* EXERCISE DIRECTIONS *
Read the data and repeat it in full, exactly.

* PROVIDED DATA *
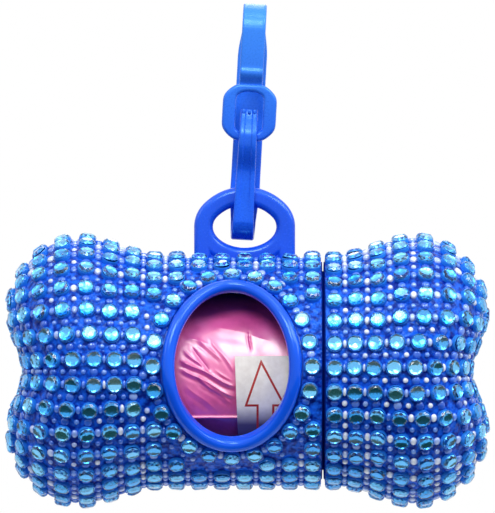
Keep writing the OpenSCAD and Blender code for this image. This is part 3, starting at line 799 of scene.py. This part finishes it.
def strap_path():
    """Middle line of the strap: out of the buckle, over the loop, down the back and up to the tongue's tip.

    Rows of [y, z, half width, half thickness, groove depth].
    """
    mid, low, half_t = LOOP_R + STRAP_T / 2, BEND_R + STRAP_T / 2, STRAP_T / 2
    loop_half, strap_half, bend_half, root_half = LOOP_W / 2, STRAP_W / 2, BEND_W / 2, TONGUE_ROOT_W / 2
    buckle_top, loop_foot = BUCKLE_DROP - BUCKLE_H / 2, -LOOP_R - 0.6
    # Out of the buckle, up to the loop and over it
    front_run = [
        [BUCKLE_Y, -buckle_top - STRAP_T], [BUCKLE_Y - 0.05, -buckle_top + 0.4], [-mid - 0.05, -7.4],
        [-mid + 0.2, -6.5], [-mid + 0.1, loop_foot],
    ]
    front_run += [[mid * math.cos(f), mid * math.sin(f)] for f in np.linspace(math.pi, 0, 25)]
    rows = [[y, z, loop_half, half_t, 0] for y, z in front_run]
    # Down the back, where it is wider
    rows.append([mid - 0.05, -LOOP_R + 1.2, loop_half + 0.35, half_t, 0])
    rows.append([mid - 0.12, loop_foot, strap_half, half_t, 0])
    for t in np.linspace(0.1, 1, 8):
        y = mid - 0.12 + (low - mid + 0.12) * t * 0.87
        rows.append([y, loop_foot - t * (STRAP_DROP + loop_foot), strap_half, half_t, 0])
    # Round the lower bend, where it narrows to the tongue
    rows.append([low, -BEND_DROP, bend_half, half_t, 0])
    for f in np.linspace(0, math.pi, 17)[1:]:
        t = f / math.pi
        h = half_t + (TONGUE_T / 2 - half_t) * t
        y, z = (BEND_R + h) * math.cos(f), -BEND_DROP - (BEND_R + h) * math.sin(f)
        rows.append([y, z, bend_half + (root_half - bend_half) * t, h, 0])
    # Up the front, over the buckle's lower bar and in at its slot
    front, over = -(BEND_R + TONGUE_T / 2), BUCKLE_Y - BUCKLE_T / 2 - TONGUE_FIT - TONGUE_T / 2
    buckle_low, slot_low = BUCKLE_DROP + BUCKLE_H / 2, BUCKLE_DROP + SLOT_H / 2
    top = BUCKLE_DROP - TONGUE_T / 2
    tongue = [
        [front, -BEND_DROP + 3], [front, -BEND_DROP + 6], [front, -(STRAP_DROP - EAR_BAR)],
        [front - 0.25, -23.6], [over + 0.6, -21.6], [over + 0.1, -(buckle_low + TONGUE_T)], [over, -18.9],
        [over + 0.05, -slot_low - 0.1], [over + 0.5, -(slot_low - TONGUE_T)], [over + 1.2, -15.9],
        [BUCKLE_Y, -(BUCKLE_DROP + TONGUE_T)], [BUCKLE_Y + 0.4, -14.2], [BUCKLE_Y + 0.5, -top],
    ]
    for y, z in tongue:
        t = (z + BEND_DROP) / (BEND_DROP - top)
        rows.append([y, z, (TONGUE_ROOT_W + (TONGUE_W - TONGUE_ROOT_W) * t) / 2, TONGUE_T / 2, GROOVE_DEPTH])
    return np.array(rows)


def catmull(rows, steps=3):
    """The rows with steps-1 more between each two, on a smooth curve."""
    out = []
    for i in range(len(rows) - 1):
        p0, p1, p2, p3 = rows[max(i - 1, 0)], rows[i], rows[i + 1], rows[min(i + 2, len(rows) - 1)]
        square, cube = 2 * p0 - 5 * p1 + 4 * p2 - p3, 3 * p1 - p0 - 3 * p2 + p3
        for t in np.arange(steps) / steps:
            out.append(0.5 * (2 * p1 + (p2 - p0) * t + square * t * t + cube * t**3))
    return np.array(out + [rows[-1]])


def strap_shape():
    """The strand: a rounded band with a flat groove in the face of the tongue."""
    rows = catmull(strap_path())
    rings = []
    for i, (y, z, half_w, half_t, groove) in enumerate(rows):
        ahead = rows[min(i + 1, len(rows) - 1)][:2] - rows[max(i - 1, 0)][:2]
        along = ahead / np.linalg.norm(ahead)
        section = rounded(half_w, half_t, STRAP_EDGE_R)
        brink, bottom = half_w - 0.75, half_w - 1.0
        face = [[brink, half_t], [bottom, half_t - groove], [-bottom, half_t - groove], [-brink, half_t]]
        section = np.vstack([section[:6], face, section[6:]])
        rings.append([[w, y - h * along[1], z + h * along[0]] for w, h in section])
    return sweep(lean(np.array(rings)))


def smooth_outline(half_w, half_h, r, steps=144, passes=10):
    """Outline of a box with round corners, its last edges rubbed away."""
    f = turns(steps)
    p = box_reach(half_w, half_h, r, f)[:, None] * np.stack([np.cos(f), np.sin(f)], -1)
    for _ in range(passes):
        p = 0.5 * p + 0.25 * (np.roll(p, 1, 0) + np.roll(p, -1, 0))
    return p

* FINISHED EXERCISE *
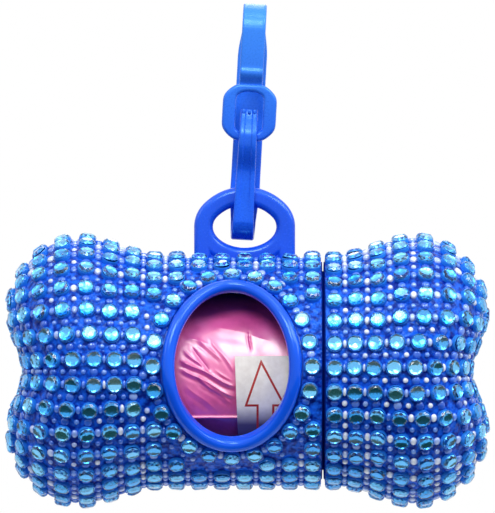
Keep writing the OpenSCAD and Blender code for this image. This is part 3, starting at line 799 of scene.py. This part finishes it.
def strap_path():
    """Middle line of the strap: out of the buckle, over the loop, down the back and up to the tongue's tip.

    Rows of [y, z, half width, half thickness, groove depth].
    """
    mid, low, half_t = LOOP_R + STRAP_T / 2, BEND_R + STRAP_T / 2, STRAP_T / 2
    loop_half, strap_half, bend_half, root_half = LOOP_W / 2, STRAP_W / 2, BEND_W / 2, TONGUE_ROOT_W / 2
    buckle_top, loop_foot = BUCKLE_DROP - BUCKLE_H / 2, -LOOP_R - 0.6
    # Out of the buckle, up to the loop and over it
    front_run = [
        [BUCKLE_Y, -buckle_top - STRAP_T], [BUCKLE_Y - 0.05, -buckle_top + 0.4], [-mid - 0.05, -7.4],
        [-mid + 0.2, -6.5], [-mid + 0.1, loop_foot],
    ]
    front_run += [[mid * math.cos(f), mid * math.sin(f)] for f in np.linspace(math.pi, 0, 25)]
    rows = [[y, z, loop_half, half_t, 0] for y, z in front_run]
    # Down the back, where it is wider
    rows.append([mid - 0.05, -LOOP_R + 1.2, loop_half + 0.35, half_t, 0])
    rows.append([mid - 0.12, loop_foot, strap_half, half_t, 0])
    for t in np.linspace(0.1, 1, 8):
        y = mid - 0.12 + (low - mid + 0.12) * t * 0.87
        rows.append([y, loop_foot - t * (STRAP_DROP + loop_foot), strap_half, half_t, 0])
    # Round the lower bend, where it narrows to the tongue
    rows.append([low, -BEND_DROP, bend_half, half_t, 0])
    for f in np.linspace(0, math.pi, 17)[1:]:
        t = f / math.pi
        h = half_t + (TONGUE_T / 2 - half_t) * t
        y, z = (BEND_R + h) * math.cos(f), -BEND_DROP - (BEND_R + h) * math.sin(f)
        rows.append([y, z, bend_half + (root_half - bend_half) * t, h, 0])
    # Up the front, over the buckle's lower bar and in at its slot
    front, over = -(BEND_R + TONGUE_T / 2), BUCKLE_Y - BUCKLE_T / 2 - TONGUE_FIT - TONGUE_T / 2
    buckle_low, slot_low = BUCKLE_DROP + BUCKLE_H / 2, BUCKLE_DROP + SLOT_H / 2
    top = BUCKLE_DROP - TONGUE_T / 2
    tongue = [
        [front, -BEND_DROP + 3], [front, -BEND_DROP + 6], [front, -(STRAP_DROP - EAR_BAR)],
        [front - 0.25, -23.6], [over + 0.6, -21.6], [over + 0.1, -(buckle_low + TONGUE_T)], [over, -18.9],
        [over + 0.05, -slot_low - 0.1], [over + 0.5, -(slot_low - TONGUE_T)], [over + 1.2, -15.9],
        [BUCKLE_Y, -(BUCKLE_DROP + TONGUE_T)], [BUCKLE_Y + 0.4, -14.2], [BUCKLE_Y + 0.5, -top],
    ]
    for y, z in tongue:
        t = (z + BEND_DROP) / (BEND_DROP - top)
        rows.append([y, z, (TONGUE_ROOT_W + (TONGUE_W - TONGUE_ROOT_W) * t) / 2, TONGUE_T / 2, GROOVE_DEPTH])
    return np.array(rows)


def catmull(rows, steps=3):
    """The rows with steps-1 more between each two, on a smooth curve."""
    out = []
    for i in range(len(rows) - 1):
        p0, p1, p2, p3 = rows[max(i - 1, 0)], rows[i], rows[i + 1], rows[min(i + 2, len(rows) - 1)]
        square, cube = 2 * p0 - 5 * p1 + 4 * p2 - p3, 3 * p1 - p0 - 3 * p2 + p3
        for t in np.arange(steps) / steps:
            out.append(0.5 * (2 * p1 + (p2 - p0) * t + square * t * t + cube * t**3))
    return np.array(out + [rows[-1]])


def strap_shape():
    """The strand: a rounded band with a flat groove in the face of the tongue."""
    rows = catmull(strap_path())
    rings = []
    for i, (y, z, half_w, half_t, groove) in enumerate(rows):
        ahead = rows[min(i + 1, len(rows) - 1)][:2] - rows[max(i - 1, 0)][:2]
        along = ahead / np.linalg.norm(ahead)
        section = rounded(half_w, half_t, STRAP_EDGE_R)
        brink, bottom = half_w - 0.75, half_w - 1.0
        face = [[brink, half_t], [bottom, half_t - groove], [-bottom, half_t - groove], [-brink, half_t]]
        section = np.vstack([section[:6], face, section[6:]])
        rings.append([[w, y - h * along[1], z + h * along[0]] for w, h in section])
    return sweep(lean(np.array(rings)))


def smooth_outline(half_w, half_h, r, steps=144, passes=10):
    """Outline of a box with round corners, its last edges rubbed away."""
    f = turns(steps)
    p = box_reach(half_w, half_h, r, f)[:, None] * np.stack([np.cos(f), np.sin(f)], -1)
    for _ in range(passes):
        p = 0.5 * p + 0.25 * (np.roll(p, 1, 0) + np.roll(p, -1, 0))
    return p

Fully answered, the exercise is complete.